> **MATERIAL PROVIDED**
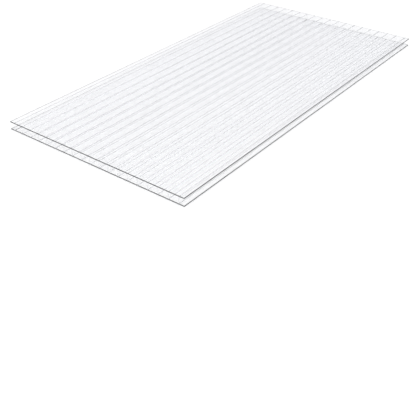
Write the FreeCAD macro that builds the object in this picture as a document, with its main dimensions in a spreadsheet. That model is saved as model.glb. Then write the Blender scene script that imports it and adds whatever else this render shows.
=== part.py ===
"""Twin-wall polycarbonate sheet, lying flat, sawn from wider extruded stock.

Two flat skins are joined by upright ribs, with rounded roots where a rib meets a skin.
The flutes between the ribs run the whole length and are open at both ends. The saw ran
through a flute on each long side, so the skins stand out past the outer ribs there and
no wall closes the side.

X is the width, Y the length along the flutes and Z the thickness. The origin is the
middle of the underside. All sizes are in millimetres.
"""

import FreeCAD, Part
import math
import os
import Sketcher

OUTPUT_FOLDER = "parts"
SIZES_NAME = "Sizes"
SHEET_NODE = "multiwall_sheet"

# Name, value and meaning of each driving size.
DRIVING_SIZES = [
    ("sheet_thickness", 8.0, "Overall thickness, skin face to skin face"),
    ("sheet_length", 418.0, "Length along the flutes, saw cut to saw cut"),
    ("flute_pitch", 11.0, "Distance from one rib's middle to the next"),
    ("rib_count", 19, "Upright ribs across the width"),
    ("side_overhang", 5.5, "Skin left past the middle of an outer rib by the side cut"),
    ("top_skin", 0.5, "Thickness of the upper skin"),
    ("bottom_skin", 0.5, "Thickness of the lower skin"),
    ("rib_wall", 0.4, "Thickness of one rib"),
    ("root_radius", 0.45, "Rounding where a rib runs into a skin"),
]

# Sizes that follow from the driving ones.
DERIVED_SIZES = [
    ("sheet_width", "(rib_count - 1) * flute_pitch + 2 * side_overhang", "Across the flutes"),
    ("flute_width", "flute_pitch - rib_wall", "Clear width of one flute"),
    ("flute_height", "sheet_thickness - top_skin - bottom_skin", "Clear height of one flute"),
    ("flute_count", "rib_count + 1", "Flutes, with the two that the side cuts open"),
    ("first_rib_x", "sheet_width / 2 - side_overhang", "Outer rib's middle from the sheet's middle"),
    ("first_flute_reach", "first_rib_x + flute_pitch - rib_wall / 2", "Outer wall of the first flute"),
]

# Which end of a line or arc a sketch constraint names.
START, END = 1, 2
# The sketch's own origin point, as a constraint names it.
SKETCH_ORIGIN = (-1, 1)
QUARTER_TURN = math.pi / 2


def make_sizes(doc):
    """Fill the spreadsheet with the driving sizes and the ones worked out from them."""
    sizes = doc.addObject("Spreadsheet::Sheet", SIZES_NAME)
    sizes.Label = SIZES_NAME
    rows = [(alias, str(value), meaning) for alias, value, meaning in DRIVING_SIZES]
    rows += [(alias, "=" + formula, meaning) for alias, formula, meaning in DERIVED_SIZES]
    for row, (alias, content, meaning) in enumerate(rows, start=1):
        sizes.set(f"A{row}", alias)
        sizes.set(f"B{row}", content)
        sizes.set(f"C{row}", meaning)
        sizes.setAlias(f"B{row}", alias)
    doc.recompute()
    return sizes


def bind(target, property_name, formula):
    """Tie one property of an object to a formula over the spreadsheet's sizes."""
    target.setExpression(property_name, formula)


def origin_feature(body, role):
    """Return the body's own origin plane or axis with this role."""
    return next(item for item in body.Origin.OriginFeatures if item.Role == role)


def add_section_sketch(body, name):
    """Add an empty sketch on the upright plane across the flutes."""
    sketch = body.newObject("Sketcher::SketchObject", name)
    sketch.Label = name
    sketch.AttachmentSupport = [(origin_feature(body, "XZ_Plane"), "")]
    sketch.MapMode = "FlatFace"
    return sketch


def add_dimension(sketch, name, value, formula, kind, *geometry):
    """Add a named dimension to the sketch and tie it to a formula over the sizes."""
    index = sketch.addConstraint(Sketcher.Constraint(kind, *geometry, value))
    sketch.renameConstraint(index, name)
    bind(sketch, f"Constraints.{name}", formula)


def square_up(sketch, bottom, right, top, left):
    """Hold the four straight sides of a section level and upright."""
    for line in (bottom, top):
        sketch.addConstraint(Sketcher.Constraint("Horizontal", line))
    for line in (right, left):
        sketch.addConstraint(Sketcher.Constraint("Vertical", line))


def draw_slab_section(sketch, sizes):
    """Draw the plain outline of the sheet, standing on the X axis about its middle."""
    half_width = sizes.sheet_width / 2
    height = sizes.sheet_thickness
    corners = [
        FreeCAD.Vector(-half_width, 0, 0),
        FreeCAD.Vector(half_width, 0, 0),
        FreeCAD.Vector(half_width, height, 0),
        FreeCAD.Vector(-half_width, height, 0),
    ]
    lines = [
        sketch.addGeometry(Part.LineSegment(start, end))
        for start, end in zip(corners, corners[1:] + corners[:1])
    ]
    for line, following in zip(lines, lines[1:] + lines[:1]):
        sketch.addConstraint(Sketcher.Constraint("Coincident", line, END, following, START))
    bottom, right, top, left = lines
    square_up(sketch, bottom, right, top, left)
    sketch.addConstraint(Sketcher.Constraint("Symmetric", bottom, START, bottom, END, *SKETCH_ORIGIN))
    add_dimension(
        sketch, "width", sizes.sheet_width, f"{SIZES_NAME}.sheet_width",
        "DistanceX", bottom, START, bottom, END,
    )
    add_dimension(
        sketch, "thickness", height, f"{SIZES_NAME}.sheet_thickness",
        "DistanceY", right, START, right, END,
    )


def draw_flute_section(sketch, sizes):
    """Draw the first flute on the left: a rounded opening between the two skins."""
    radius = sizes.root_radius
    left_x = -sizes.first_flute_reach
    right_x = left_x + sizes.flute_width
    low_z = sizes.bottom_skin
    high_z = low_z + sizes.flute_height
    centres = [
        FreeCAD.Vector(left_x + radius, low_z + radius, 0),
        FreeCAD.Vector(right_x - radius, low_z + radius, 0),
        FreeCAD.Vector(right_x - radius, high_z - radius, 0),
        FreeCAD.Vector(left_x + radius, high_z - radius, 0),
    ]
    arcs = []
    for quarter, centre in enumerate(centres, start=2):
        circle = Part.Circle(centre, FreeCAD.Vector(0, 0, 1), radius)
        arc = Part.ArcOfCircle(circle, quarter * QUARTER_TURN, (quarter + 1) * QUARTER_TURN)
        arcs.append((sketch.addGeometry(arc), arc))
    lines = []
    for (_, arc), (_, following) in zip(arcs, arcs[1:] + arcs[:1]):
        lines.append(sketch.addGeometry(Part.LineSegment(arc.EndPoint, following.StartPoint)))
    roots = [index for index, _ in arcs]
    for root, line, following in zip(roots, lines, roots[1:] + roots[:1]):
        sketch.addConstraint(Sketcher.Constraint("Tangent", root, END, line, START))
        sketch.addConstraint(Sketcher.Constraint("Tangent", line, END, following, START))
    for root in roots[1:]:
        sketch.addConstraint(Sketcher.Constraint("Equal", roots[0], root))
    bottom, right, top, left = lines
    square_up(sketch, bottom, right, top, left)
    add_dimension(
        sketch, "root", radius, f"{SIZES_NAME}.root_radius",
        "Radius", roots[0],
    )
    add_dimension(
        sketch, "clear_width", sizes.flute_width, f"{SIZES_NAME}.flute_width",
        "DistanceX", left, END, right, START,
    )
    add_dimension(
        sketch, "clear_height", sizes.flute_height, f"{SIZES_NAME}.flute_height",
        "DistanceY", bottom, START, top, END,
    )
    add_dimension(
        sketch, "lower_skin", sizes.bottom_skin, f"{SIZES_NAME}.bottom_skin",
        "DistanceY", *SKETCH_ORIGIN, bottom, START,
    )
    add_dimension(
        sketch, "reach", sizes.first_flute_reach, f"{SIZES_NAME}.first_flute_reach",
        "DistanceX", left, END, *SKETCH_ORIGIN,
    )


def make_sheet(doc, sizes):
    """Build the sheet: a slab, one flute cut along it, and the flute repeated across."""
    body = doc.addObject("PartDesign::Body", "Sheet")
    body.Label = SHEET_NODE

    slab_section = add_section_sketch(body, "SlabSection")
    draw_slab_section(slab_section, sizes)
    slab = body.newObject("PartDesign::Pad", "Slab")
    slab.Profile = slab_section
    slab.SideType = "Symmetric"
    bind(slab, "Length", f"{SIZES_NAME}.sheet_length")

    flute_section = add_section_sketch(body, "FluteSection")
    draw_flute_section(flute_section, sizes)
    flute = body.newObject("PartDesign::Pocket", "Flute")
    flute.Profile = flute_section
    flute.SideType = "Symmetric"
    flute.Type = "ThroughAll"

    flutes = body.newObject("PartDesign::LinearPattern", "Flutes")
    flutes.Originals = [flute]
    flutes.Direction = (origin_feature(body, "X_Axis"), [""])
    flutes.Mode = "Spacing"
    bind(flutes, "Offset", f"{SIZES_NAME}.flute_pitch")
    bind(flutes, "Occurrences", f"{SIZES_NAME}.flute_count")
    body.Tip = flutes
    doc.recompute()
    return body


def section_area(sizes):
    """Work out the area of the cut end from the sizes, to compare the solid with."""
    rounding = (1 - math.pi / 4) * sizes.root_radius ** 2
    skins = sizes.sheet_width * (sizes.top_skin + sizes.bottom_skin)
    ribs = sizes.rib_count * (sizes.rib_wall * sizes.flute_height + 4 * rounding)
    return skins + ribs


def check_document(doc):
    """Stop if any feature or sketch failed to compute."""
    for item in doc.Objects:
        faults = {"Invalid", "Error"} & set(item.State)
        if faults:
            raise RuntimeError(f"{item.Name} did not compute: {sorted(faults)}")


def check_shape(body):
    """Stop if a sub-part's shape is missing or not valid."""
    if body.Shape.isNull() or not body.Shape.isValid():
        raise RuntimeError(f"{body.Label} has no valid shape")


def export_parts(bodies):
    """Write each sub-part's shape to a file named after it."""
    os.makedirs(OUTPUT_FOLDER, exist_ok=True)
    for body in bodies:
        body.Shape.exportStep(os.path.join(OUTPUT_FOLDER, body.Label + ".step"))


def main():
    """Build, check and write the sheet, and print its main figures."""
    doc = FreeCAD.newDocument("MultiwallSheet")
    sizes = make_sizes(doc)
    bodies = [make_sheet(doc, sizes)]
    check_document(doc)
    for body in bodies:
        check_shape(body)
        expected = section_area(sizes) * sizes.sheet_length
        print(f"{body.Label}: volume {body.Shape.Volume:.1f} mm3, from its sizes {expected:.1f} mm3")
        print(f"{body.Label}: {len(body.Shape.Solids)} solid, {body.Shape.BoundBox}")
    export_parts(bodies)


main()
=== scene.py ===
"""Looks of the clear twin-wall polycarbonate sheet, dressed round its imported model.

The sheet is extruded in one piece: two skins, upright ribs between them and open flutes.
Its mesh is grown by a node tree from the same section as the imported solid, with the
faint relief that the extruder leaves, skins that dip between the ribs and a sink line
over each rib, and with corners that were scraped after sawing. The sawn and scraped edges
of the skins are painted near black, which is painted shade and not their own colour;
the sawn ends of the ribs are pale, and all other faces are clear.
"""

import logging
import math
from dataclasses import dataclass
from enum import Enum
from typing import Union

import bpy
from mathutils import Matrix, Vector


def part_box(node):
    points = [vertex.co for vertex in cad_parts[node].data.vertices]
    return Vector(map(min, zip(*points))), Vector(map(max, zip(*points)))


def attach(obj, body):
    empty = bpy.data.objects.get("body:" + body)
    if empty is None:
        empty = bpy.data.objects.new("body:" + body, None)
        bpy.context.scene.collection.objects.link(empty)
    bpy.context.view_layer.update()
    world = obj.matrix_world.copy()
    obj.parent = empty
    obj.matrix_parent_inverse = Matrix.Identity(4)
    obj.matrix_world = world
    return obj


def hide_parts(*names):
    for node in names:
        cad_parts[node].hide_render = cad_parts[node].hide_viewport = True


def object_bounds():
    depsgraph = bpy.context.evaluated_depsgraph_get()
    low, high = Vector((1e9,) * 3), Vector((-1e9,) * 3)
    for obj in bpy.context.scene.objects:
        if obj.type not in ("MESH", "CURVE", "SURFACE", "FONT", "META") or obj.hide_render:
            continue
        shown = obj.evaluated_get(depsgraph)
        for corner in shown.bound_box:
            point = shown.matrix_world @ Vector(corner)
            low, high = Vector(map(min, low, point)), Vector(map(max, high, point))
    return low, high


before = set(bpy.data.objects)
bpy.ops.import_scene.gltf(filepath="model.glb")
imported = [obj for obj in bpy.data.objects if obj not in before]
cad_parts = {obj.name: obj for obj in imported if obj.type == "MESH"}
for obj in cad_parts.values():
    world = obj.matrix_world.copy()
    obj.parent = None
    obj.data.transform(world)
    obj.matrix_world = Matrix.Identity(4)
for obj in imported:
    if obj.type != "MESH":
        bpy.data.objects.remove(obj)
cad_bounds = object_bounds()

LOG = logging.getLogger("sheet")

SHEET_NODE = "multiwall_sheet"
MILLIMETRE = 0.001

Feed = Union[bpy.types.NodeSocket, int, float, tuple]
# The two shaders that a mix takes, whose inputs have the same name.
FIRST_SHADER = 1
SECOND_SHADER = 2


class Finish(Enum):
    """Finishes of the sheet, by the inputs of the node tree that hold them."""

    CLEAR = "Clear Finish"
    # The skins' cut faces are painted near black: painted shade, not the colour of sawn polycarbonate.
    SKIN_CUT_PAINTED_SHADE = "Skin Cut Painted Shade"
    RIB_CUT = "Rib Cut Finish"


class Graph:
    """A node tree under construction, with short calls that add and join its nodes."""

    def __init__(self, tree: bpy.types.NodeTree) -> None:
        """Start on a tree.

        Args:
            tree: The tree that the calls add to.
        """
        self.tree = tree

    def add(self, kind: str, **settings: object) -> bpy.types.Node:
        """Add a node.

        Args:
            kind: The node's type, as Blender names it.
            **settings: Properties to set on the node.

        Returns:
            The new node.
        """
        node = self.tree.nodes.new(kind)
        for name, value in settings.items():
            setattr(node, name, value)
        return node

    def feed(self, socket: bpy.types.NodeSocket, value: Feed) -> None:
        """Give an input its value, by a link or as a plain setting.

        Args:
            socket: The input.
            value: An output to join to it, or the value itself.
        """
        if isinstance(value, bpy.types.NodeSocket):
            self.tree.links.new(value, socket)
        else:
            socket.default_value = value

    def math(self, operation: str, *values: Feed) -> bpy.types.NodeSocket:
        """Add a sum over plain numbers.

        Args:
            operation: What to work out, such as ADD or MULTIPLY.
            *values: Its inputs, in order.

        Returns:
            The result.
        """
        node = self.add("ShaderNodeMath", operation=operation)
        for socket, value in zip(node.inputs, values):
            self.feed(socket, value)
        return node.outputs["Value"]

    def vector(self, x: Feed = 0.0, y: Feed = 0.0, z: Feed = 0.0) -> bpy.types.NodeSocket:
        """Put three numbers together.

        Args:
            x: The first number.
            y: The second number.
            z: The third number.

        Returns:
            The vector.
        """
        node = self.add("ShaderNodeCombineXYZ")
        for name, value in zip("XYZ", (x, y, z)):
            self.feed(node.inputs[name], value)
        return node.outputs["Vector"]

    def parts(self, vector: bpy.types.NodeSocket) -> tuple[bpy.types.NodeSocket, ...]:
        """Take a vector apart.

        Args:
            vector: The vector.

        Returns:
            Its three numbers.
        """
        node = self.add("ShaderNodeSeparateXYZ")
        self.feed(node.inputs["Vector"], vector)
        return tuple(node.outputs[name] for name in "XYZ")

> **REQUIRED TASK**
Everything from the first line above up to and including the line that contains "wider extruded stock." should be printed exactly; please print only that.

> **THE OUTPUT**
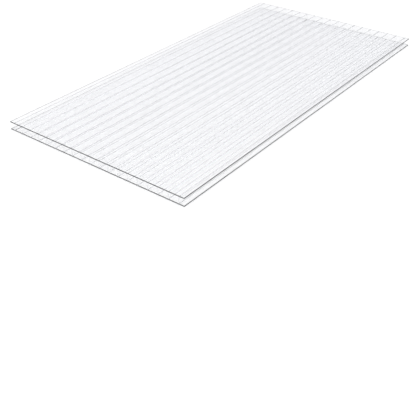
Write the FreeCAD macro that builds the object in this picture as a document, with its main dimensions in a spreadsheet. That model is saved as model.glb. Then write the Blender scene script that imports it and adds whatever else this render shows.
=== part.py ===
"""Twin-wall polycarbonate sheet, lying flat, sawn from wider extruded stock.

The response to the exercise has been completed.